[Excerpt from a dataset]
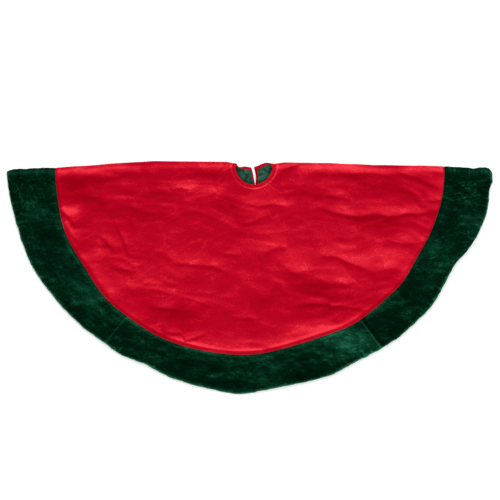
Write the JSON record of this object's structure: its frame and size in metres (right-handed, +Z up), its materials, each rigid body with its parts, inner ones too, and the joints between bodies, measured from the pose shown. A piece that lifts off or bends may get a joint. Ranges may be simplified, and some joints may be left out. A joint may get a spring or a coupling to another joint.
{
  "type": "tree skirt",
  "caption": "Round red velvet tree skirt with a wide green plush border and green lining, slit at the back, stored folded in half.",
  "frame": {"origin": "middle of the bounding box, at floor height (the underside of the two lower flaps)", "axes": "+Z up out of the outside of the uncut half, which lies on top; +Y towards the straight folded edge, so the curved hem faces -Y; +X to the right along the fold"},
  "size_m": [1.2192, 0.6366, 0.014],
  "materials": {
    "red_velvet": "soft short-pile velvet",
    "green_plush": "longer, crushed plush pile",
    "green_lining": "smooth woven lining",
    "red_band": "velvet band, topstitched",
    "hook_tape": "stiff hook tape",
    "loop_tape": "soft loop tape"
  },
  "bodies": {
    "front": {"red_panel_front": "red_velvet", "lining_front": "green_lining", "neck_binding_front": "red_band", "border_left_front": "green_plush", "border_centre": "green_plush", "border_right_front": "green_plush", "red_fold_left": "red_velvet", "lining_fold_left": "green_lining", "border_fold_left": "green_plush", "red_fold_right": "red_velvet", "lining_fold_right": "green_lining", "border_fold_right": "green_plush"},
    "back_left": {"red_panel_back_left": "red_velvet", "lining_back_left": "green_lining", "neck_binding_back_left": "red_band", "border_left_back": "green_plush", "border_slit_left": "green_plush", "slit_facing_left": "red_band", "hook_patches": "hook_tape"},
    "back_right": {"red_panel_back_right": "red_velvet", "lining_back_right": "green_lining", "neck_binding_back_right": "red_band", "border_right_back": "green_plush", "border_slit_right": "green_plush", "slit_facing_right": "red_band", "loop_patches": "loop_tape"}
  },
  "joints": [
    {"name": "left_fold", "type": "hinge", "parent": "front", "child": "back_left", "pos_m": [0, 0.3113, 0.007], "axis": [1, 0, 0], "range_deg": [0, 180], "deforming": ["red_fold_left", "lining_fold_left", "border_fold_left"]},
    {"name": "right_fold", "type": "hinge", "parent": "front", "child": "back_right", "pos_m": [0, 0.3113, 0.007], "axis": [1, 0, 0], "range_deg": [0, 180], "deforming": ["red_fold_right", "lining_fold_right", "border_fold_right"]}
  ]
}
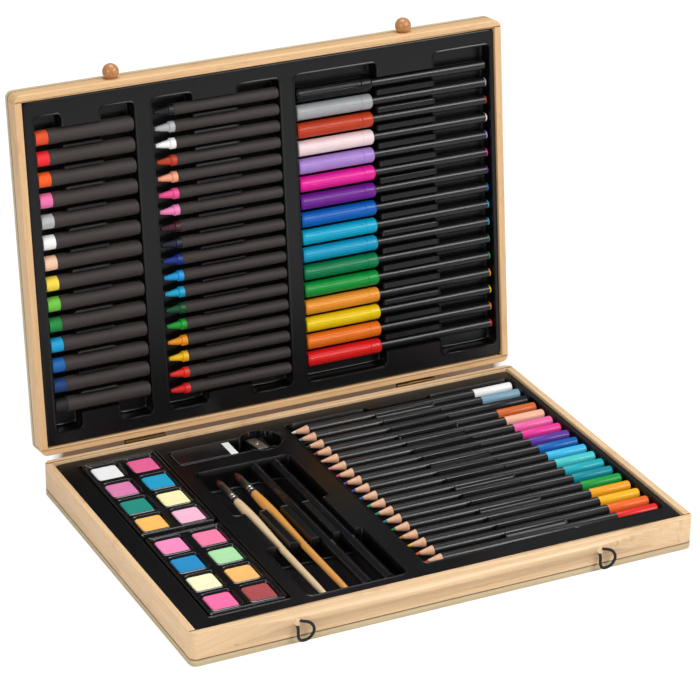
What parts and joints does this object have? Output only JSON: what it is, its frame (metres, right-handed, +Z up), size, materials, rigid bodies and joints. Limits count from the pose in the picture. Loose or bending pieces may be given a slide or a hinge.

» **Exercise description**
Reproduce the records above exactly.

» **Worked answer**
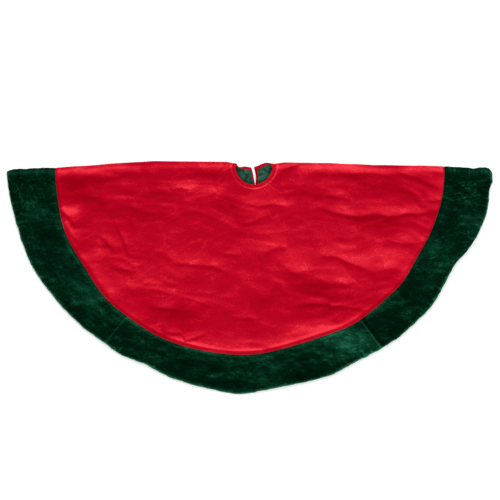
Write the JSON record of this object's structure: its frame and size in metres (right-handed, +Z up), its materials, each rigid body with its parts, inner ones too, and the joints between bodies, measured from the pose shown. A piece that lifts off or bends may get a joint. Ranges may be simplified, and some joints may be left out. A joint may get a spring or a coupling to another joint.
{
  "type": "tree skirt",
  "caption": "Round red velvet tree skirt with a wide green plush border and green lining, slit at the back, stored folded in half.",
  "frame": {"origin": "middle of the bounding box, at floor height (the underside of the two lower flaps)", "axes": "+Z up out of the outside of the uncut half, which lies on top; +Y towards the straight folded edge, so the curved hem faces -Y; +X to the right along the fold"},
  "size_m": [1.2192, 0.6366, 0.014],
  "materials": {
    "red_velvet": "soft short-pile velvet",
    "green_plush": "longer, crushed plush pile",
    "green_lining": "smooth woven lining",
    "red_band": "velvet band, topstitched",
    "hook_tape": "stiff hook tape",
    "loop_tape": "soft loop tape"
  },
  "bodies": {
    "front": {"red_panel_front": "red_velvet", "lining_front": "green_lining", "neck_binding_front": "red_band", "border_left_front": "green_plush", "border_centre": "green_plush", "border_right_front": "green_plush", "red_fold_left": "red_velvet", "lining_fold_left": "green_lining", "border_fold_left": "green_plush", "red_fold_right": "red_velvet", "lining_fold_right": "green_lining", "border_fold_right": "green_plush"},
    "back_left": {"red_panel_back_left": "red_velvet", "lining_back_left": "green_lining", "neck_binding_back_left": "red_band", "border_left_back": "green_plush", "border_slit_left": "green_plush", "slit_facing_left": "red_band", "hook_patches": "hook_tape"},
    "back_right": {"red_panel_back_right": "red_velvet", "lining_back_right": "green_lining", "neck_binding_back_right": "red_band", "border_right_back": "green_plush", "border_slit_right": "green_plush", "slit_facing_right": "red_band", "loop_patches": "loop_tape"}
  },
  "joints": [
    {"name": "left_fold", "type": "hinge", "parent": "front", "child": "back_left", "pos_m": [0, 0.3113, 0.007], "axis": [1, 0, 0], "range_deg": [0, 180], "deforming": ["red_fold_left", "lining_fold_left", "border_fold_left"]},
    {"name": "right_fold", "type": "hinge", "parent": "front", "child": "back_right", "pos_m": [0, 0.3113, 0.007], "axis": [1, 0, 0], "range_deg": [0, 180], "deforming": ["red_fold_right", "lining_fold_right", "border_fold_right"]}
  ]
}
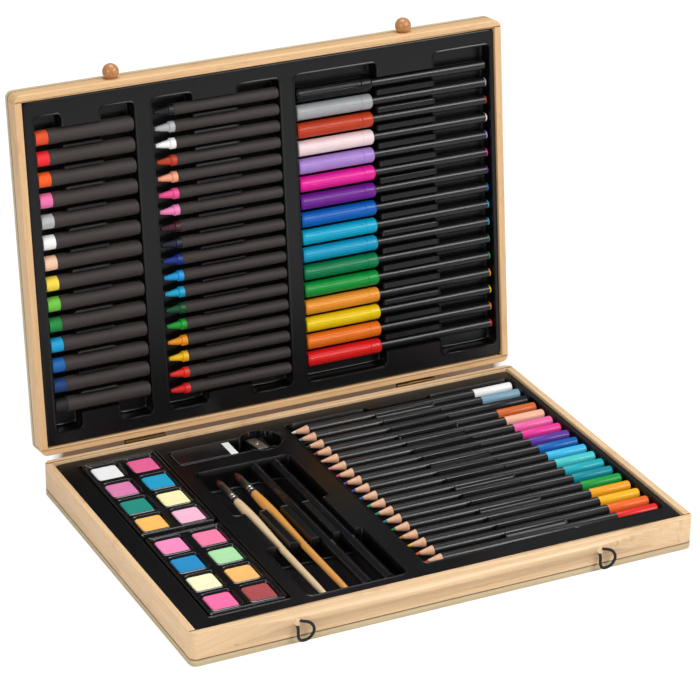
What parts and joints does this object have? Output only JSON: what it is, its frame (metres, right-handed, +Z up), size, materials, rigid bodies and joints. Limits count from the pose in the picture. Loose or bending pieces may be given a slide or a hinge.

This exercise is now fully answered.